The following image shows two spectra with different upper partial frequencies:
-a attack_smoothing_duration -r release_smoothing_duration
When a partial starts or disappears in the middle of the sound, its sudden apparition/disparition can be heard as a "clik" or at least as some disturbing sound. To avoid this, its amplitude is smoothed on a a time segment of duration attack_smoothing_duration/release_smoothing_duration given in seconds. Example -a 0.02. Default is 0.05 sec.
-w window type
This option allows selection of the type of analysis window to be used in the fft of the soundfile. "b" specifies blackman, "h" specifies hanning.
-wf0 window type for fundamental
This option allows selection of the type of analysis window to be used in the f0 calculation of the soundfile. "b" specifies blackman, "hn" specifies hanning and "hm" specifies hamming.
-c width_for_seeve_bands
Example -c 0.25. The second step of the complete analysis
(see above) sorts peaks in the neighborhood of harmonic frequencies of
the fundamental frequency f0. This neighborhood is defined by the value
of the width_for_seeve_bands given after the otion -c. More
precisely, let us say that c is the value of width_for_seeve_bands,
then a peak is considered as belonging to the trajectoy of the nth
harmonic partial if it is the peak with maximum amplitude the frequency
fn of which verifies: (n-c).f0 < fn <
(n+c).f0.
NOTE: It seems that at the date 'Wed Apr 5 18:56:44 MET DST 2000',
the formula which is used is instead (n-c*2).f0 < fn <
(n+c*2).f0. If so, it should be corrected! Take care!

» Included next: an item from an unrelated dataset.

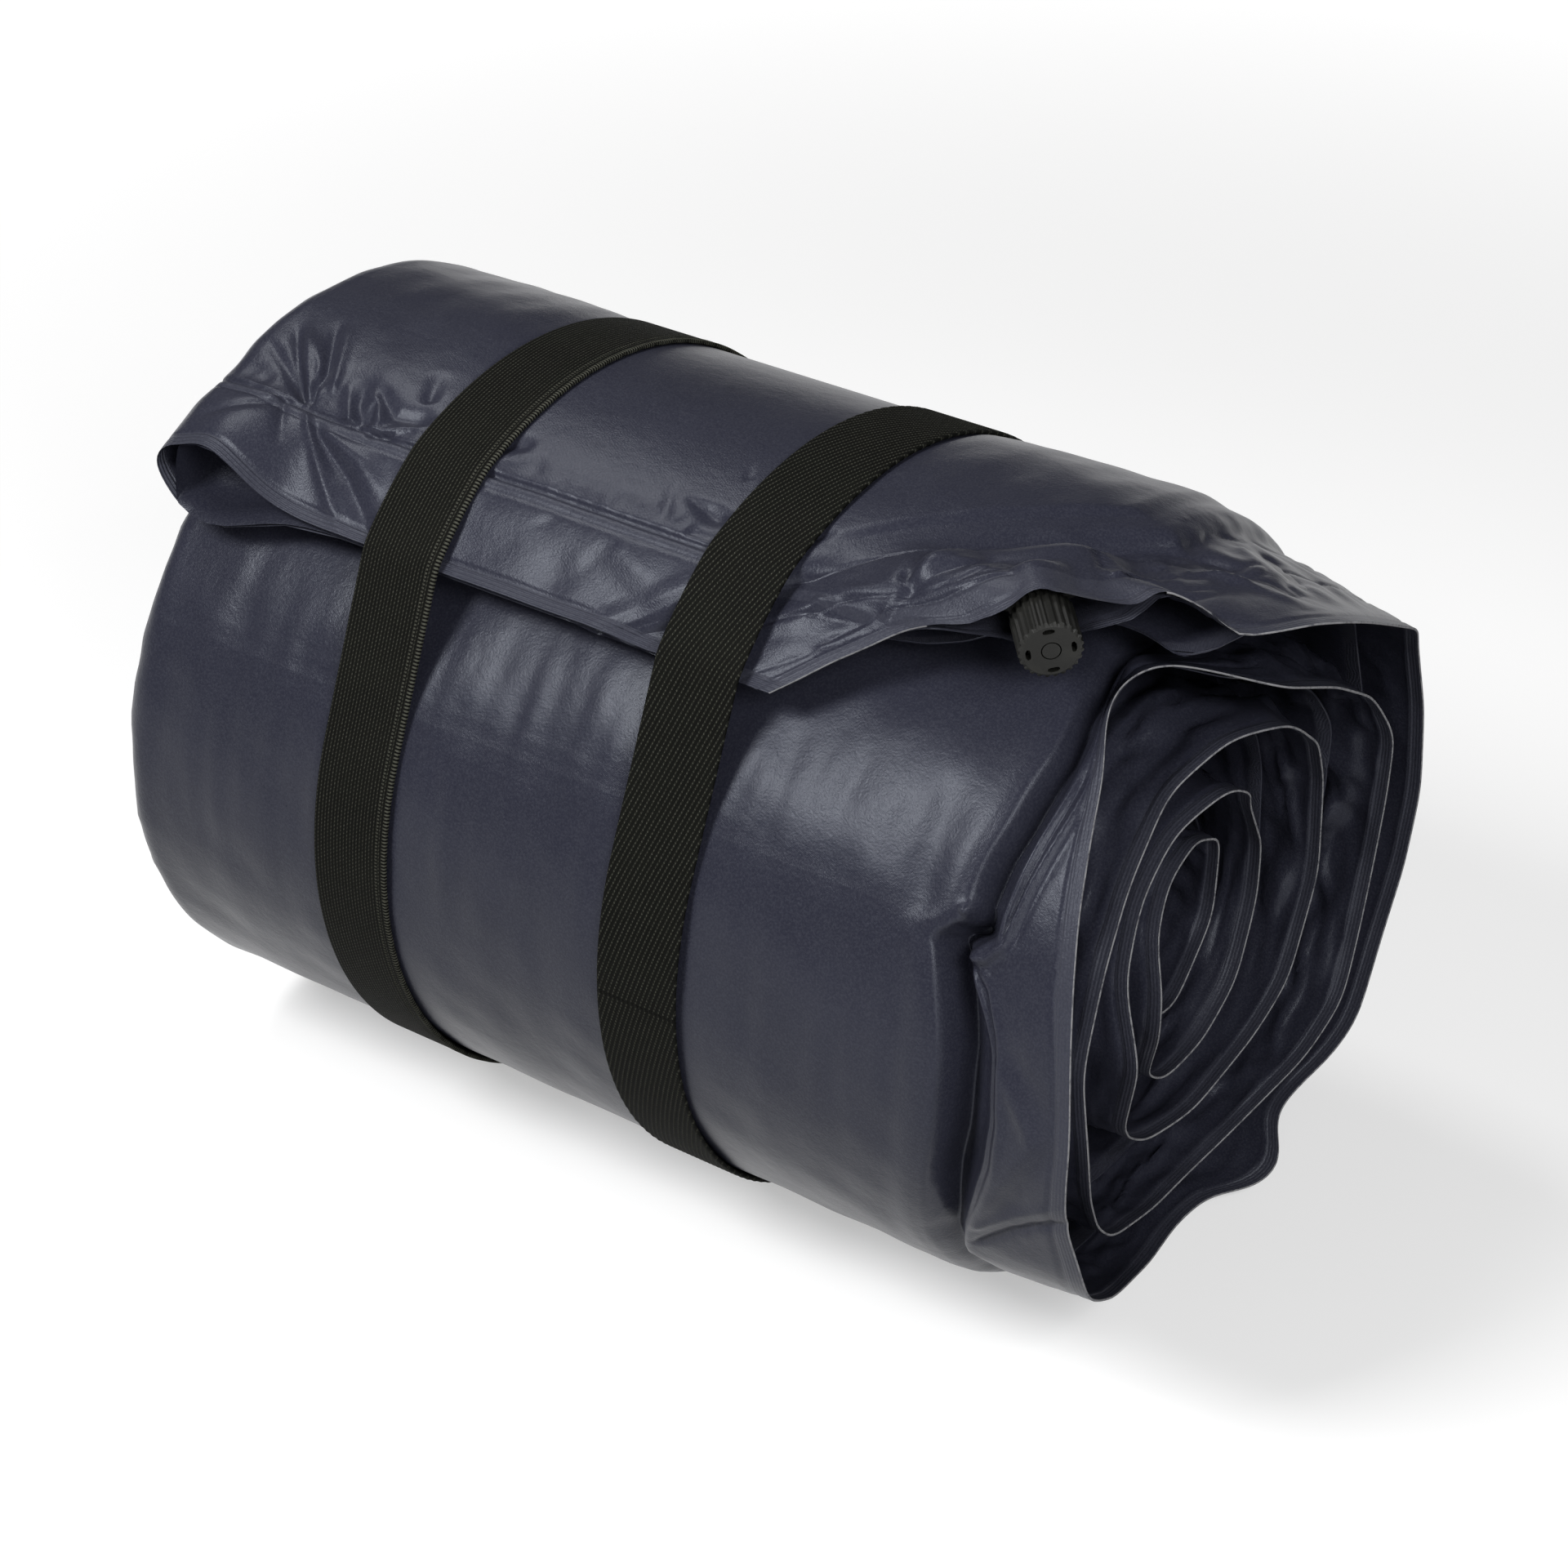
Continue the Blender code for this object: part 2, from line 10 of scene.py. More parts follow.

Default is 0.5 which means that the band around n.f0 covers half
of the space between (n-1).f0 and (n-1).f0 and half of the space between
n.f0 and (n+1).f0; this means also that all frequencies are covered. A
smaller c constraints harmonic partials to be closer to n.f0. A value
greater than 0.5 is meaningless and should not be used.
-q max_number_of_harmonics
This value indicates the maximum number of harmonic partials written in the parameter file. Default is all the partials. Example -q 20.
-n noise floor for .f0 detection
This value specifies the noise floor to be used when calculating the fundamental frequency for the soundfile. Default value is 40dB.
The following options are executed by the program estimate.-Eb Break_Frequency (default : linear)
In case of spectral envelope estimation, use a logarithmic frequency scale above Break_Frequency Hz for computing the envelope; for frequencies inferior to Break_Frequency, a linear frequency scale is used (default: linear).
-Eo Order
In case of spectral envelope estimation of sinusoidal partials, this option specifies the value of the cepstre Order (default : 50).
-EO Order
In case of spectral envelope estimation of noise, this option specifies the value of the lpc Order (default : 50)
-Er regularization_factor
In case of spectral envelope estimation of sinusoidal partials, this option specifies the value of the regularisation_factor (default:0.00005 ).
-Enum NumEnv
In case of spectral envelope estimation of sinusoidal partials, this option specifies the number of points NumEnv of the estimated envelope (default:128).
-EM Freq
In case of spectral envelope estimation of sinusoidal partials, Freq defines the upper limit of the band [0,Freq] relative to which the cepstral coefficients are calculated. Furthermore, only the partials with frequency lower than Freq are considered in the estimation.
-ENUM NumEnv
In case of spectral envelope estimation of noise, this option specifies the number of points NumEnv of the estimated envelope (default:128).
-EWs WindowSize
In case of spectral envelope estimation of noise, this option specifies the window size for lpc estimation (default :1024 points).